2. Build advocacy and look for air cover

Establishing relationships is a great form of air cover.  Get to know others in the organization, whether they are coworkers, stakeholders, or members of an employee resource group.  When trusted allies in the organization vouch for us, it gives more space to show up or speak out.

3. Deliver

Making commitments, and delivering on those commitments, creates more space for our uniqueness.  As long as we are not flaming jerks, our tattoos, blue hair, high energy, or outspoken ways tend to get more of a pass when we deliver.  There may still be comments or questionable feedback, but results tend to offset many of the more risky outcomes of “not fitting in.”

4. Try

We are never 100% sure how something will land until we try it.  Putting ourselves out there may be a risk worth taking.  If we get critical feedback, we can always adjust.  However, if we never try, we will never feel safe showing up as our authentic selves.

5. Encourage others

There is safety in numbers.  Find others and advocate as a group.  An introvert that would like more time to process information before being asked to make decisions on the fly?  Find others with similar needs or frustrations, and make suggestions as a group.

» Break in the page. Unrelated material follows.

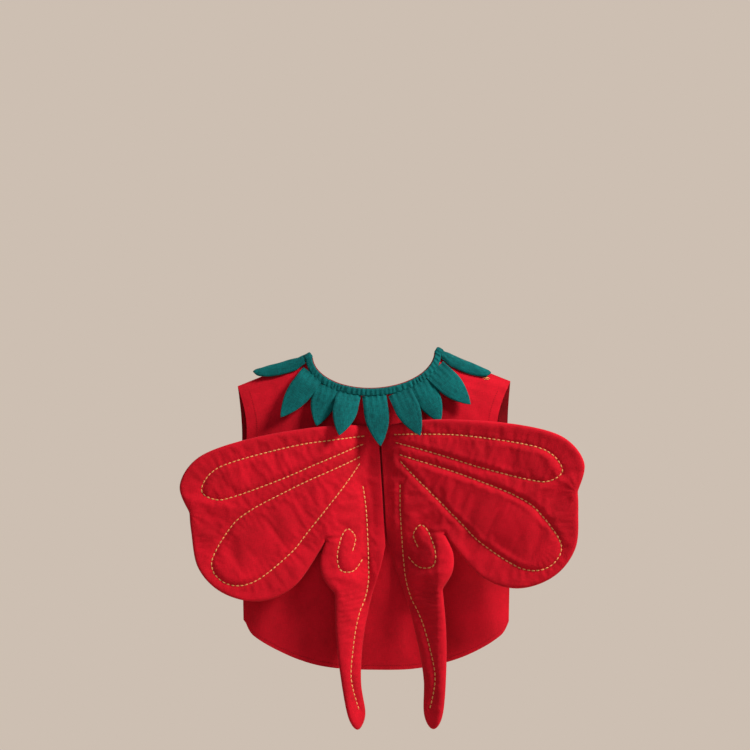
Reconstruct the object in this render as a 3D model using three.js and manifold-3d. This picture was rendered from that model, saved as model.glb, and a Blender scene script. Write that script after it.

What if we all showed up as our best selves?

The only way we can all safely show up authentically is for ALL OF US to show up authentically.  It sounds simple, but it’s true.  If we are all our own unique selves, there would be a variety of behaviors, life styles, communication types, thought patterns, and more at every table.  

Diversity would be the norm, versus everyone trying to fit into some artificial “standard.” One that doesn’t feel natural to many, but has been loosely adopted by most.  More time could be spent on the company’s purpose, rather than worrying about how to fit in. Creating better outcomes.

Knowing our environment and finding support can make it easier to show up authentically.  Ultimately, it’s up to each of us to take the leap and bring our unique mix to every table we come to.  Creating room for others to do the same.